**Data block**:
═══
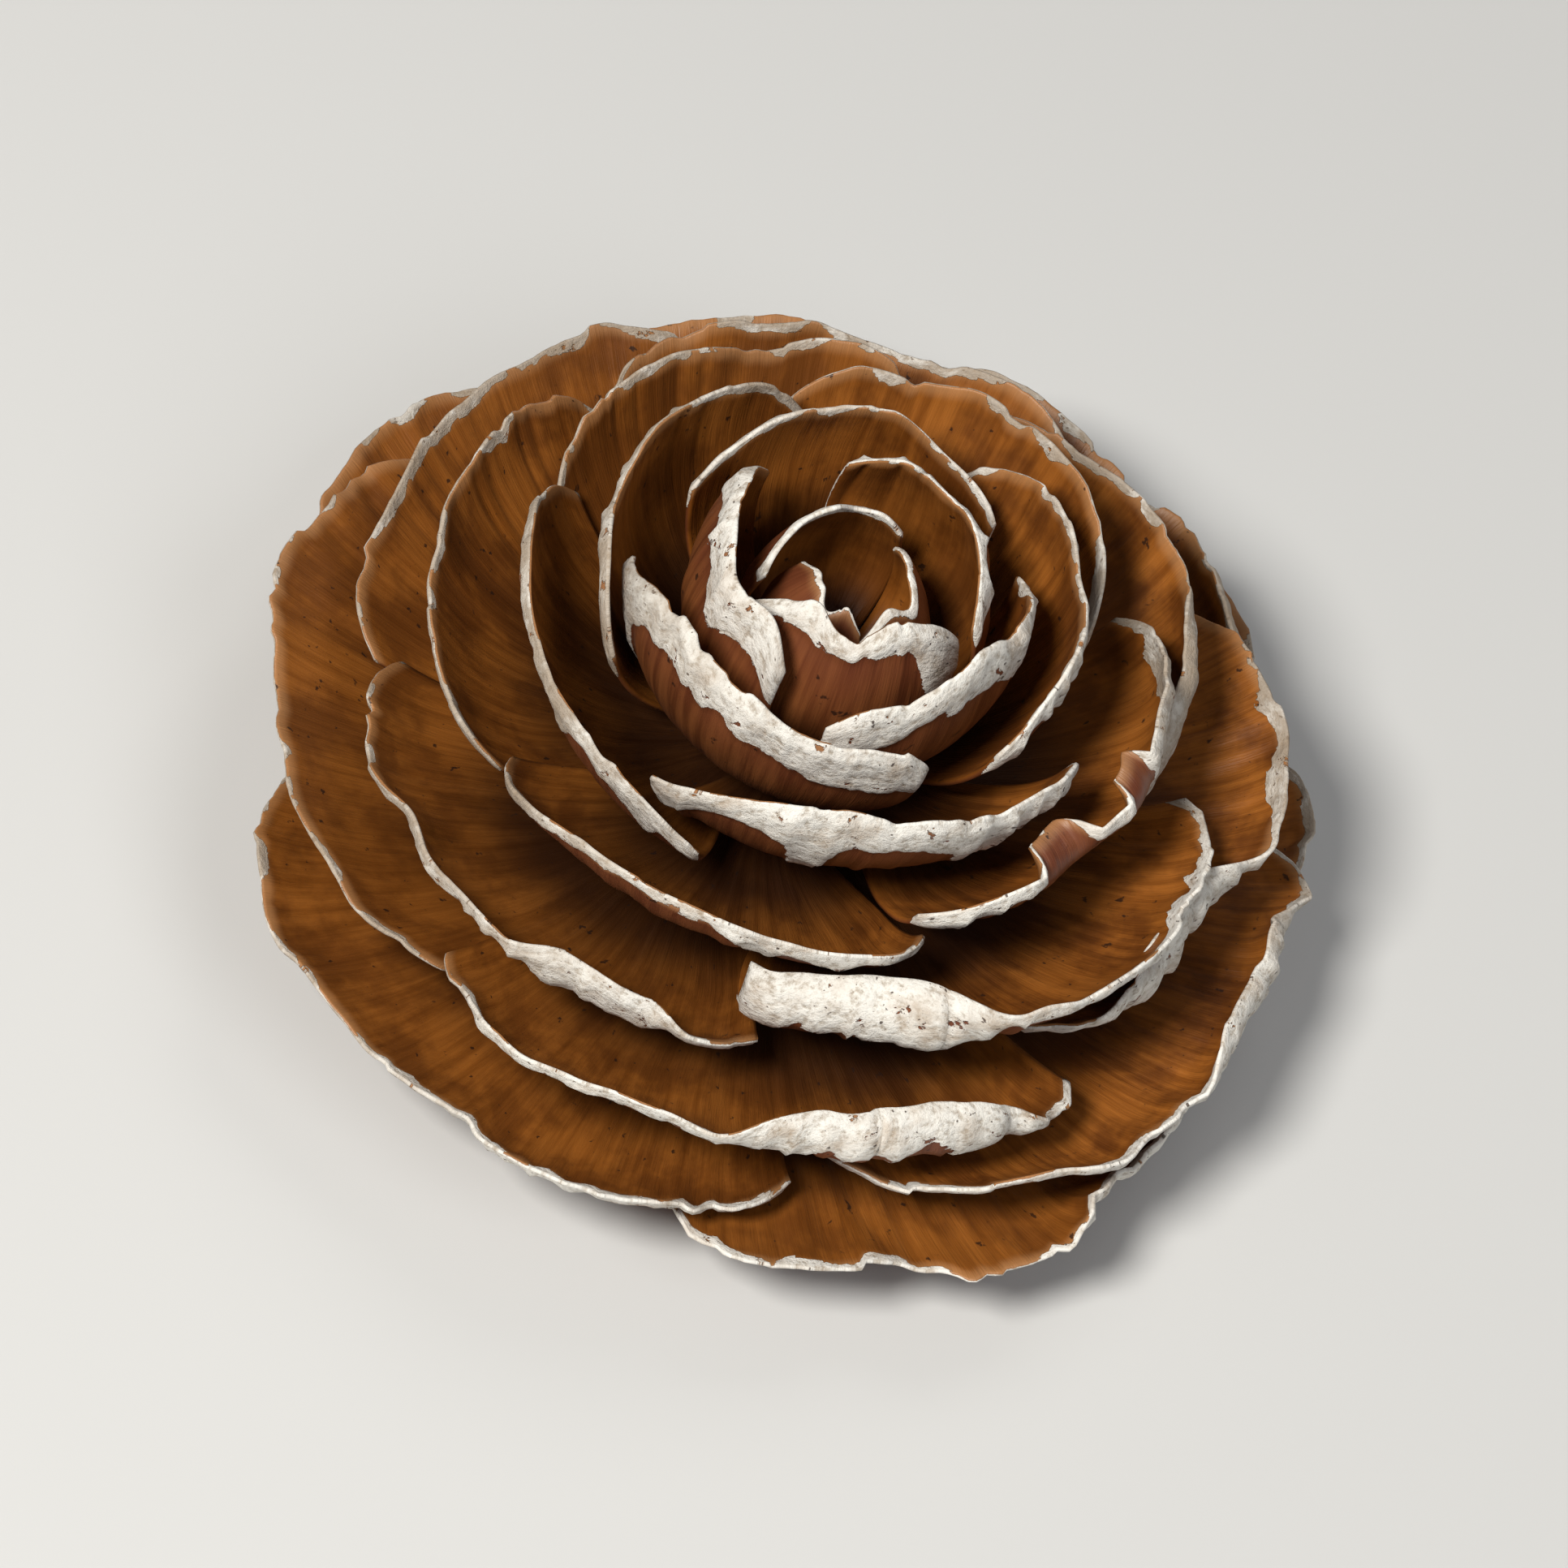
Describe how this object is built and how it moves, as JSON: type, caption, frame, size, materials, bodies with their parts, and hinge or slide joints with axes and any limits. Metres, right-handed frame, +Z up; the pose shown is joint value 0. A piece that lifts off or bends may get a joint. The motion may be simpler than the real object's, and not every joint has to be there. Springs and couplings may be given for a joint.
{
  "type": "cedar rose",
  "caption": "Opened tip of a deodar cedar cone, shaped like a rose: thin woody fan scales in a spiral round a short axis, with pale dried resin along their rims.",
  "frame": {"origin": "centre of the broken end of the woody axis, on the surface that the rose stands on", "axes": "+Z up along the woody axis, towards the bud; +X across the rose; the scales climb the axis in a spiral about +Z"},
  "size_m": [0.0529, 0.0526, 0.0253],
  "materials": {
    "cone_scale": "dry brown cone scale, slightly satin inside, with a matt off-white crust of dried resin along the rims and on the outer faces"
  },
  "bodies": {
    "root": {"cedar_rose": "cone_scale"}
  },
  "joints": []
}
═══
Return the whole listing exactly, with every line included.

**Answer**:
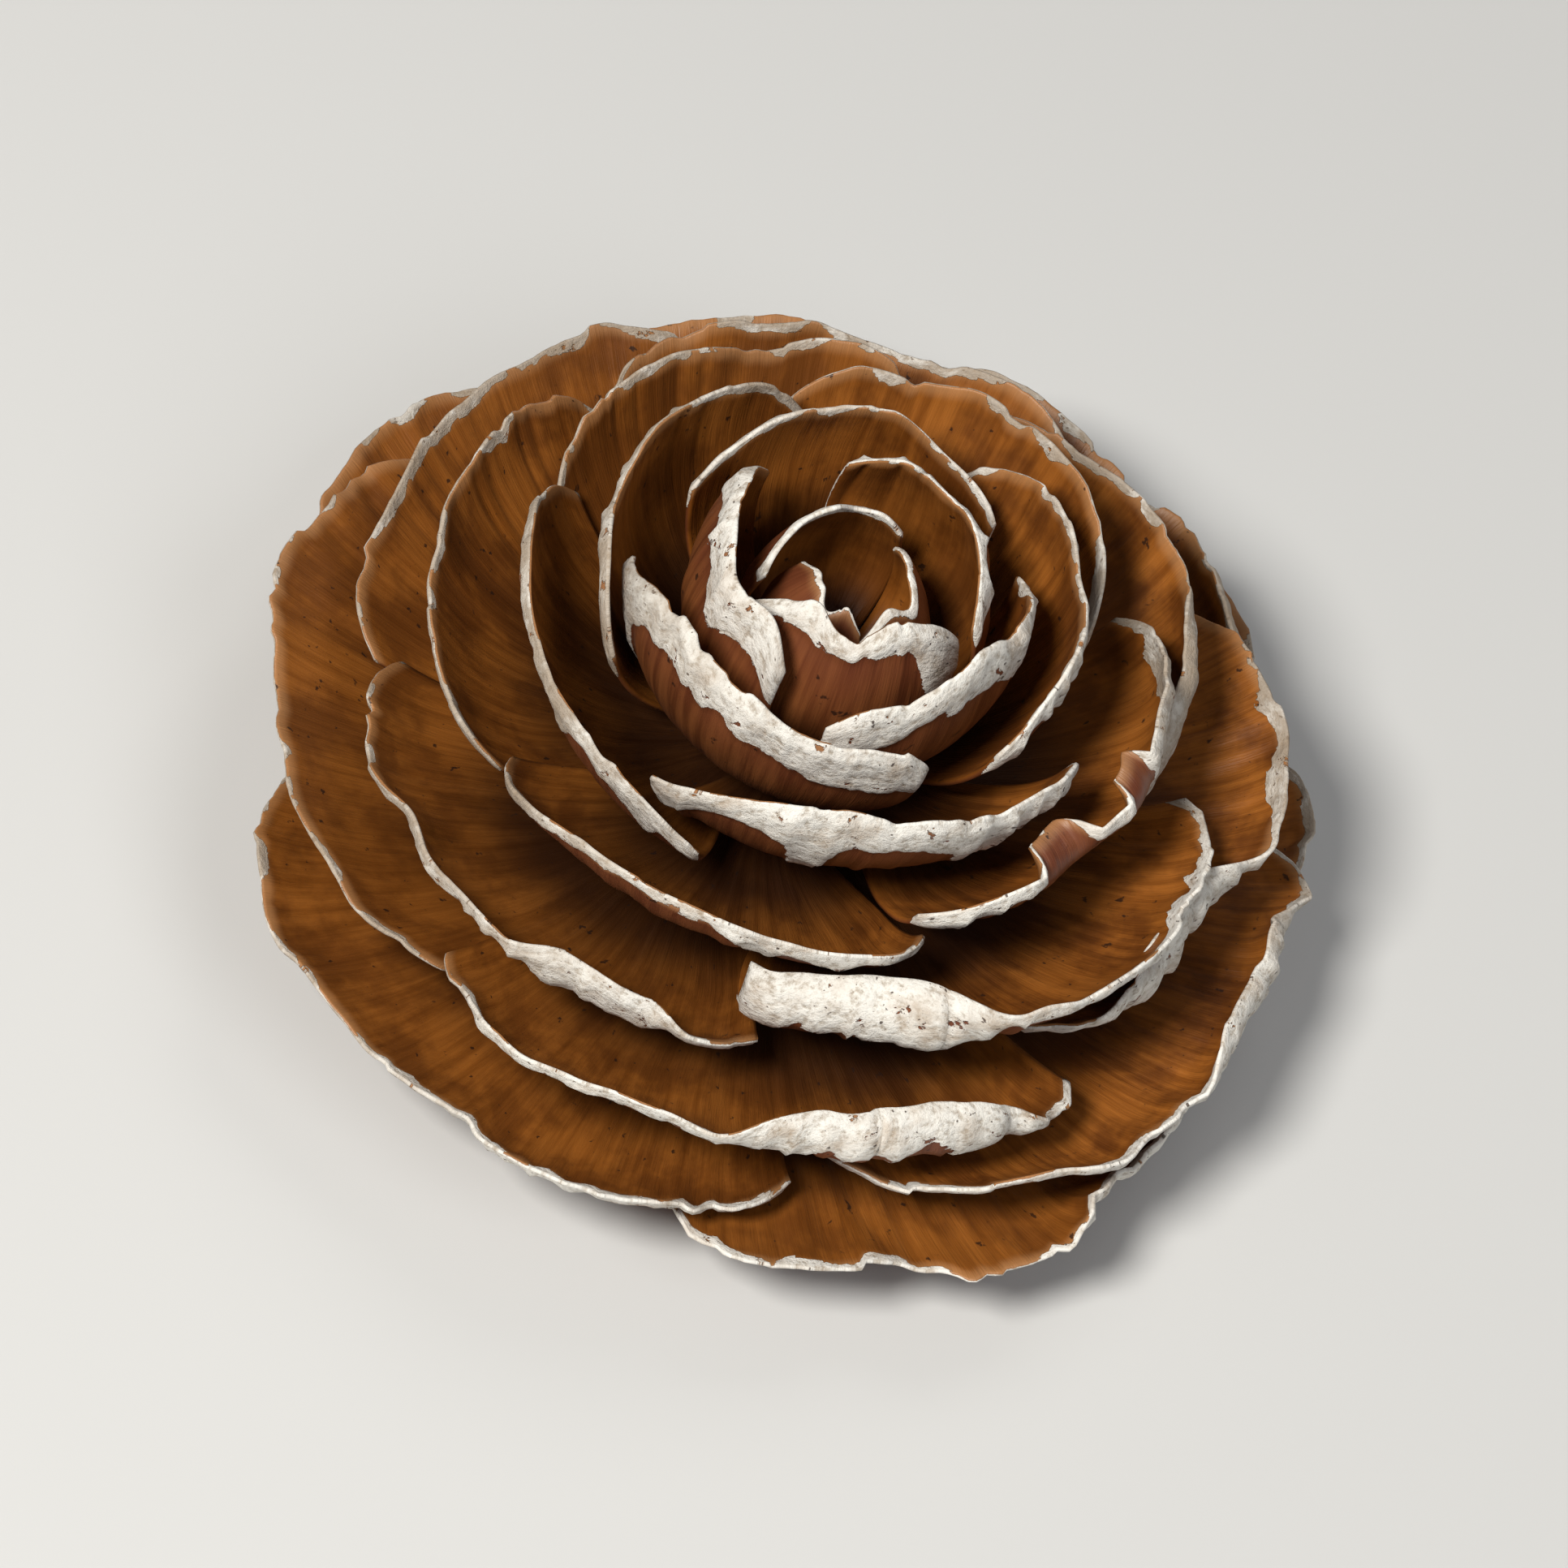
Describe how this object is built and how it moves, as JSON: type, caption, frame, size, materials, bodies with their parts, and hinge or slide joints with axes and any limits. Metres, right-handed frame, +Z up; the pose shown is joint value 0. A piece that lifts off or bends may get a joint. The motion may be simpler than the real object's, and not every joint has to be there. Springs and couplings may be given for a joint.
{
  "type": "cedar rose",
  "caption": "Opened tip of a deodar cedar cone, shaped like a rose: thin woody fan scales in a spiral round a short axis, with pale dried resin along their rims.",
  "frame": {"origin": "centre of the broken end of the woody axis, on the surface that the rose stands on", "axes": "+Z up along the woody axis, towards the bud; +X across the rose; the scales climb the axis in a spiral about +Z"},
  "size_m": [0.0529, 0.0526, 0.0253],
  "materials": {
    "cone_scale": "dry brown cone scale, slightly satin inside, with a matt off-white crust of dried resin along the rims and on the outer faces"
  },
  "bodies": {
    "root": {"cedar_rose": "cone_scale"}
  },
  "joints": []
}